I propose to you a different kind of fasting than what we normally think of with food.  Try fasting from what consumes our time outside of our commitments to work, school or family.  Is it television, social media, talking on the phone, or try putting down that golf club, fishing pole or rushing to the bingo hall.  Discover the withdrawal for all those activities that have become our addiction to this world and left so very little time for God.  Imagine your world without the novela, without the news channel, without tik-tok, without gaming, without gossip, without that obsession that is taking over our time.  Now we’re talking, now were fasting the mind and body. 

Almsgiving is going beyond our pocket change to the person on the street.  Almsgiving is taking from what we have and letting go from our feeling of dependency on having more.  Do we really need that many pairs of shoes, hats, tools, coats, blankets, or whatever clutters our drawers and closets.  Ask a man and you can never have enough screw drivers; ask a woman and you can never have enough shoes; or ask a child these days and you can never have enough memory for all their gaming toys.  Almsgiving is also about letting go and giving to those who have not. 

In many ways the message does not change.  What changes is our readiness to listen to him and to respond “Here I am, Lord ready to do your will.”  Lent is this invitation for us to face the enemy of our salvation.  The enemy is threefold, the flesh, the world, and Satan.  They do not operate separately but are always at work together for what we experience in one area is an opportunity for the participation from the enemy in other areas. 
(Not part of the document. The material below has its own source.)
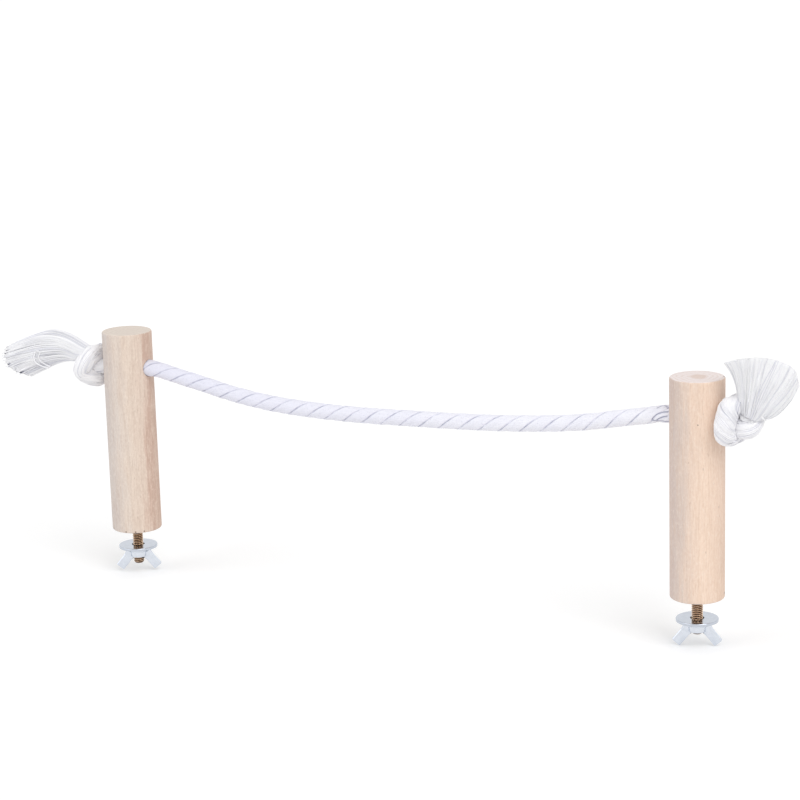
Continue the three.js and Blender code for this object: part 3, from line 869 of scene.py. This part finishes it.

The flesh is our appetite from within as the mind seeks to satisfy the flesh in all its passions, physical, sexual, and psychological.  The flesh triggers the mind to crave self indulgence to the degree that whatever the flesh desires then become the god of the flesh, destroying the body and corrupting the soul.  The person becomes the slave of the flesh. 

The world is its own god seeking to finds its slaves.  Its temptation is to all the riches and beauty the world has to be conquered but this is a false illusion.  The world will not be conquered by becoming part of the world.  We are in the world but not of the world meaning we serve our God in the world and the world can be of service to us but not our quest.  We learn, work, and participate in the world in order to bring to the world the gospel message by the way we live our lives. 

The evil one is the least powerful in our lives because by the cross we have been redeemed unless we open ourselves up to him and sadly many unwittingly have done just that.  From taking up astrology to the Ouija board, from palm readers to “curanderas”, it is all part of the culture of death.  The evil one desires our death, and he relies on the world to be its weapon of destruction to bring about hopelessness.  “See how good the world is, indulge and be lost in the world” or Satan can just as quickly turn it around and say, “See how bad the world is today, there is no god that can save it” and lead us to hopelessness.  Satan is the master of lies but Jesus is revealing to us the eternal truth this day. 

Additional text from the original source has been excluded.